■ **Task prompt**:
Restate every line of the material, word for word.

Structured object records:
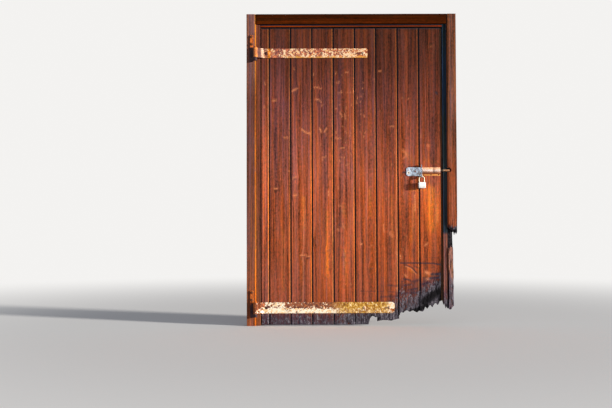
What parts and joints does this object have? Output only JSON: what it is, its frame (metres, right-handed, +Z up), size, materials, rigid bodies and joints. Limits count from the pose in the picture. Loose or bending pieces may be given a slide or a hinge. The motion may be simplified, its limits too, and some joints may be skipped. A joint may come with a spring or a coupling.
{
  "type": "barn door",
  "caption": "Side-hung ledged and braced board door in a timber frame, with cranked strap hinges, a sliding bolt and a padlock; rotted at the foot on the lock side.",
  "frame": {"origin": "on the ground in the middle of the doorway, in the middle of the overall depth", "axes": "+Z up, +X to the right seen from outside, -Y towards the outside"},
  "size_m": [1.393, 0.1287, 2.068],
  "materials": {
    "post_wood": "dark worn stain",
    "head_wood": "dark worn stain",
    "lining_wood": "worn stain",
    "stop_wood": "plain sawn",
    "board_wood": "red-brown stain, weathered",
    "ledge_wood": "plain sawn",
    "strap_paint": "flaking cream paint over rust",
    "hook_iron": "dark paint worn to rust",
    "fastener_iron": "rusty",
    "guide_paint": "cream paint over rust",
    "rod_steel": "tarnished and rusty",
    "tail_zinc": "galvanised, dull",
    "shackle_steel": "plated",
    "lock_metal": "silvery",
    "lock_brass": "plain brass"
  },
  "bodies": {
    "frame": {"left_post": "post_wood", "right_post": "post_wood", "head": "head_wood", "left_lining": "lining_wood", "right_lining": "lining_wood", "head_lining": "lining_wood", "left_stop": "stop_wood", "right_stop": "stop_wood", "head_stop": "stop_wood", "top_hook": "hook_iron", "bottom_hook": "hook_iron", "hook_screws": "fastener_iron"},
    "leaf": {"top_ledge": "ledge_wood", "middle_ledge": "ledge_wood", "bottom_ledge": "ledge_wood", "lower_brace": "ledge_wood", "upper_brace": "ledge_wood", "top_strap": "strap_paint", "bottom_strap": "strap_paint", "top_strap_bolts": "fastener_iron", "bottom_strap_bolts": "fastener_iron", "bolt_plate": "guide_paint", "bolt_keepers": "guide_paint", "board_1": "board_wood", "board_2": "board_wood", "board_3": "board_wood", "board_4": "board_wood", "board_5": "board_wood", "board_6": "board_wood", "board_7": "board_wood", "board_8": "board_wood", "board_9": "board_wood"},
    "bolt": {"bolt_rod": "rod_steel", "bolt_tail": "tail_zinc"},
    "padlock": {"shackle": "shackle_steel", "lock_body": "lock_metal", "lock_cylinder": "lock_brass"}
  },
  "joints": [
    {"name": "door_swing", "type": "hinge", "parent": "frame", "child": "leaf", "pos_m": [-0.636, -0.0491, 0], "axis": [0, 0, -1], "range_deg": [0, 170]},
    {"name": "bolt_slide", "type": "slide", "parent": "leaf", "child": "bolt", "axis": [-1, 0, 0], "range_m": [0, 0.06]},
    {"name": "padlock_swing", "type": "hinge", "parent": "bolt", "child": "padlock", "pos_m": [0.461, -0.033, 0.983], "axis": [-1, 0, 0], "range_deg": [0, 90]}
  ]
}
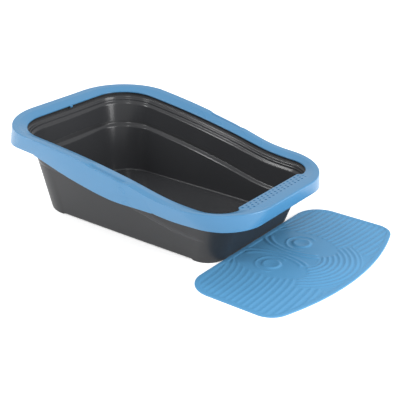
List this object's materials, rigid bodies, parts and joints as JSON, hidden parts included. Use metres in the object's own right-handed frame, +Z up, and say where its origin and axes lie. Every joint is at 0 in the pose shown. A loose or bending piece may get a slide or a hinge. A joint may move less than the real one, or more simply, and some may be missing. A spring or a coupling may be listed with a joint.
{
  "type": "open cat litter tray",
  "caption": "Open cat litter tray with a low entry end, a rim frame that fits over its edge and a loose relief mat that catches litter in front of it.",
  "frame": {"origin": "middle of the whole set's footprint, on the floor", "axes": "+Z up; +Y towards the high back of the tray, so the low entry end and the mat face -Y; +X to the right when looking along +Y"},
  "size_m": [0.441, 0.761, 0.1905],
  "materials": {
    "tray_plastic": "satin moulded plastic, glossier inside",
    "rim_plastic": "satin moulded plastic",
    "mat_plastic": "satin moulded plastic with ridges"
  },
  "bodies": {
    "tray": {"tray": "tray_plastic"},
    "rim_frame": {"rim_frame": "rim_plastic"},
    "mat": {"mat": "mat_plastic"}
  },
  "joints": [
    {"name": "rim_lift", "type": "slide", "parent": "tray", "child": "rim_frame", "axis": [0, 0, 1], "range_m": [0, 0.12]},
    {"name": "mat_slide", "type": "slide", "parent": "tray", "child": "mat", "axis": [0, -1, 0], "range_m": [0, 0.15]}
  ]
}
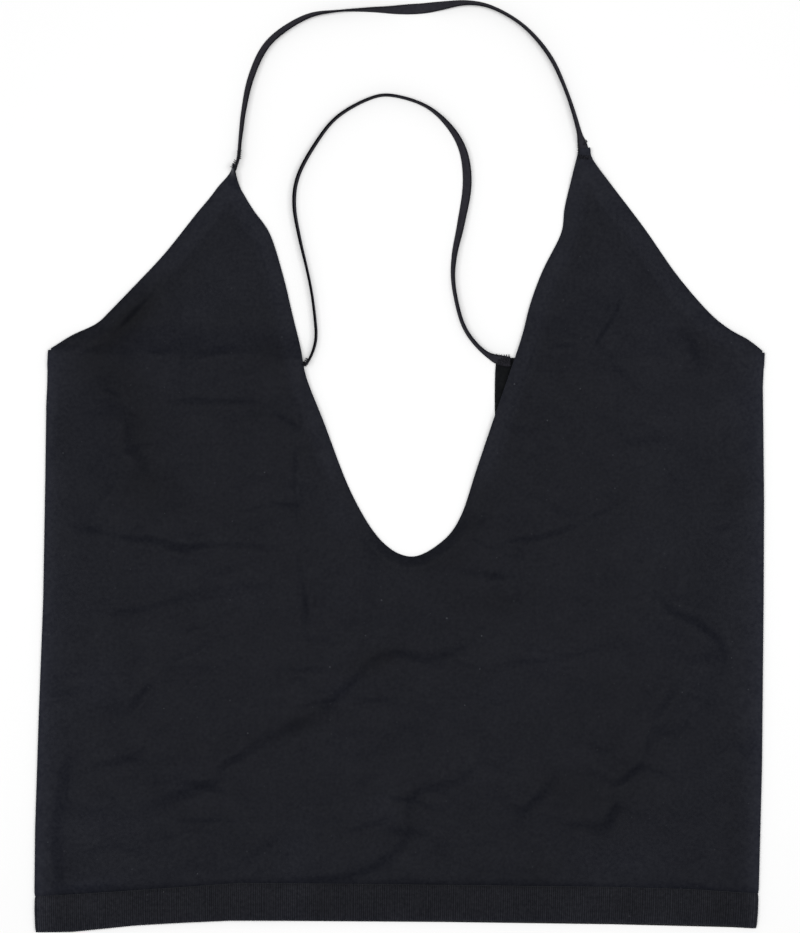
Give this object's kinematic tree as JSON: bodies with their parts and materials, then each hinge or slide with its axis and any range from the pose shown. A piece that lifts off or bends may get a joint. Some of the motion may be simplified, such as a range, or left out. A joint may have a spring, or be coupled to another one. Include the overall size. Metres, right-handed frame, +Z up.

■ **Solution for this problem**:
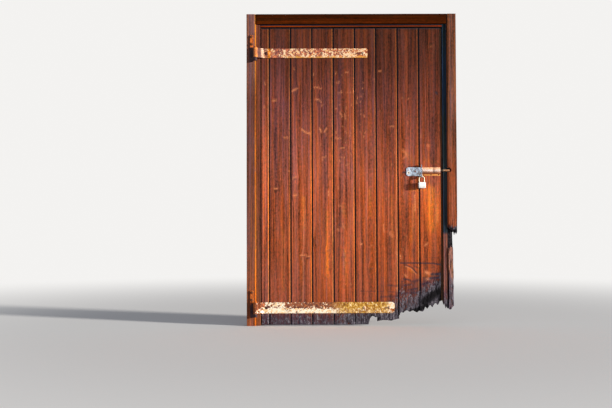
What parts and joints does this object have? Output only JSON: what it is, its frame (metres, right-handed, +Z up), size, materials, rigid bodies and joints. Limits count from the pose in the picture. Loose or bending pieces may be given a slide or a hinge. The motion may be simplified, its limits too, and some joints may be skipped. A joint may come with a spring or a coupling.
{
  "type": "barn door",
  "caption": "Side-hung ledged and braced board door in a timber frame, with cranked strap hinges, a sliding bolt and a padlock; rotted at the foot on the lock side.",
  "frame": {"origin": "on the ground in the middle of the doorway, in the middle of the overall depth", "axes": "+Z up, +X to the right seen from outside, -Y towards the outside"},
  "size_m": [1.393, 0.1287, 2.068],
  "materials": {
    "post_wood": "dark worn stain",
    "head_wood": "dark worn stain",
    "lining_wood": "worn stain",
    "stop_wood": "plain sawn",
    "board_wood": "red-brown stain, weathered",
    "ledge_wood": "plain sawn",
    "strap_paint": "flaking cream paint over rust",
    "hook_iron": "dark paint worn to rust",
    "fastener_iron": "rusty",
    "guide_paint": "cream paint over rust",
    "rod_steel": "tarnished and rusty",
    "tail_zinc": "galvanised, dull",
    "shackle_steel": "plated",
    "lock_metal": "silvery",
    "lock_brass": "plain brass"
  },
  "bodies": {
    "frame": {"left_post": "post_wood", "right_post": "post_wood", "head": "head_wood", "left_lining": "lining_wood", "right_lining": "lining_wood", "head_lining": "lining_wood", "left_stop": "stop_wood", "right_stop": "stop_wood", "head_stop": "stop_wood", "top_hook": "hook_iron", "bottom_hook": "hook_iron", "hook_screws": "fastener_iron"},
    "leaf": {"top_ledge": "ledge_wood", "middle_ledge": "ledge_wood", "bottom_ledge": "ledge_wood", "lower_brace": "ledge_wood", "upper_brace": "ledge_wood", "top_strap": "strap_paint", "bottom_strap": "strap_paint", "top_strap_bolts": "fastener_iron", "bottom_strap_bolts": "fastener_iron", "bolt_plate": "guide_paint", "bolt_keepers": "guide_paint", "board_1": "board_wood", "board_2": "board_wood", "board_3": "board_wood", "board_4": "board_wood", "board_5": "board_wood", "board_6": "board_wood", "board_7": "board_wood", "board_8": "board_wood", "board_9": "board_wood"},
    "bolt": {"bolt_rod": "rod_steel", "bolt_tail": "tail_zinc"},
    "padlock": {"shackle": "shackle_steel", "lock_body": "lock_metal", "lock_cylinder": "lock_brass"}
  },
  "joints": [
    {"name": "door_swing", "type": "hinge", "parent": "frame", "child": "leaf", "pos_m": [-0.636, -0.0491, 0], "axis": [0, 0, -1], "range_deg": [0, 170]},
    {"name": "bolt_slide", "type": "slide", "parent": "leaf", "child": "bolt", "axis": [-1, 0, 0], "range_m": [0, 0.06]},
    {"name": "padlock_swing", "type": "hinge", "parent": "bolt", "child": "padlock", "pos_m": [0.461, -0.033, 0.983], "axis": [-1, 0, 0], "range_deg": [0, 90]}
  ]
}
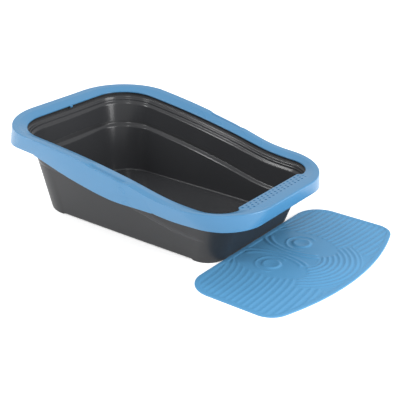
List this object's materials, rigid bodies, parts and joints as JSON, hidden parts included. Use metres in the object's own right-handed frame, +Z up, and say where its origin and axes lie. Every joint is at 0 in the pose shown. A loose or bending piece may get a slide or a hinge. A joint may move less than the real one, or more simply, and some may be missing. A spring or a coupling may be listed with a joint.
{
  "type": "open cat litter tray",
  "caption": "Open cat litter tray with a low entry end, a rim frame that fits over its edge and a loose relief mat that catches litter in front of it.",
  "frame": {"origin": "middle of the whole set's footprint, on the floor", "axes": "+Z up; +Y towards the high back of the tray, so the low entry end and the mat face -Y; +X to the right when looking along +Y"},
  "size_m": [0.441, 0.761, 0.1905],
  "materials": {
    "tray_plastic": "satin moulded plastic, glossier inside",
    "rim_plastic": "satin moulded plastic",
    "mat_plastic": "satin moulded plastic with ridges"
  },
  "bodies": {
    "tray": {"tray": "tray_plastic"},
    "rim_frame": {"rim_frame": "rim_plastic"},
    "mat": {"mat": "mat_plastic"}
  },
  "joints": [
    {"name": "rim_lift", "type": "slide", "parent": "tray", "child": "rim_frame", "axis": [0, 0, 1], "range_m": [0, 0.12]},
    {"name": "mat_slide", "type": "slide", "parent": "tray", "child": "mat", "axis": [0, -1, 0], "range_m": [0, 0.15]}
  ]
}
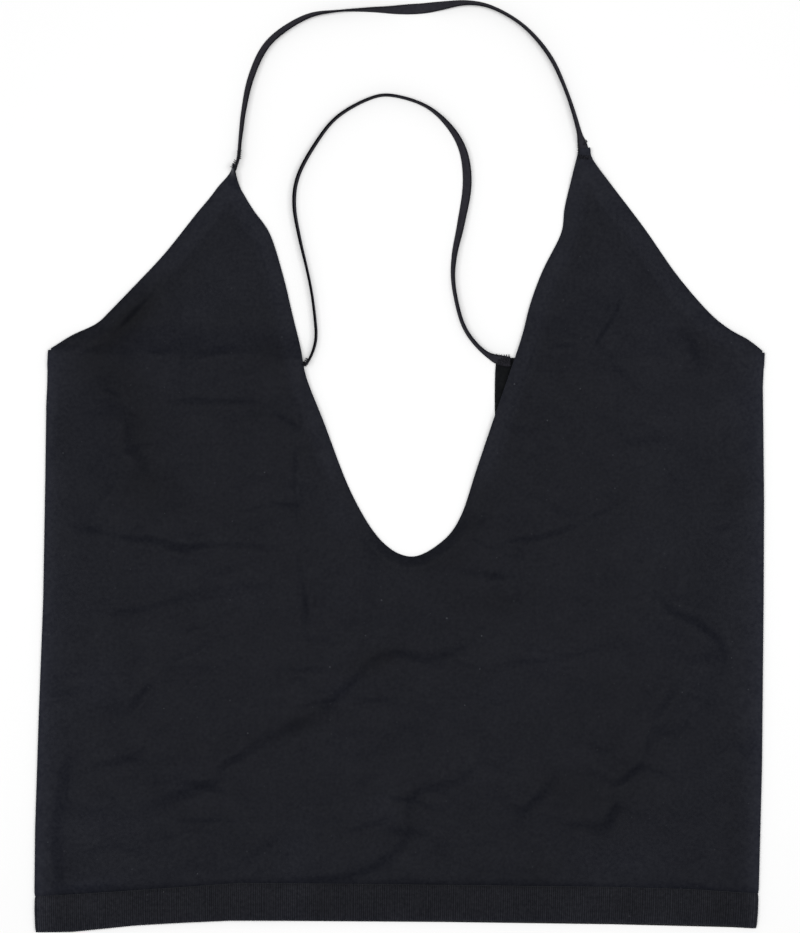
Give this object's kinematic tree as JSON: bodies with their parts and materials, then each hinge or slide with its axis and any range from the pose shown. A piece that lifts off or bends may get a joint. Some of the motion may be simplified, such as a range, or left out. A joint may have a spring, or be coupled to another one. Include the overall size. Metres, right-handed frame, +Z up.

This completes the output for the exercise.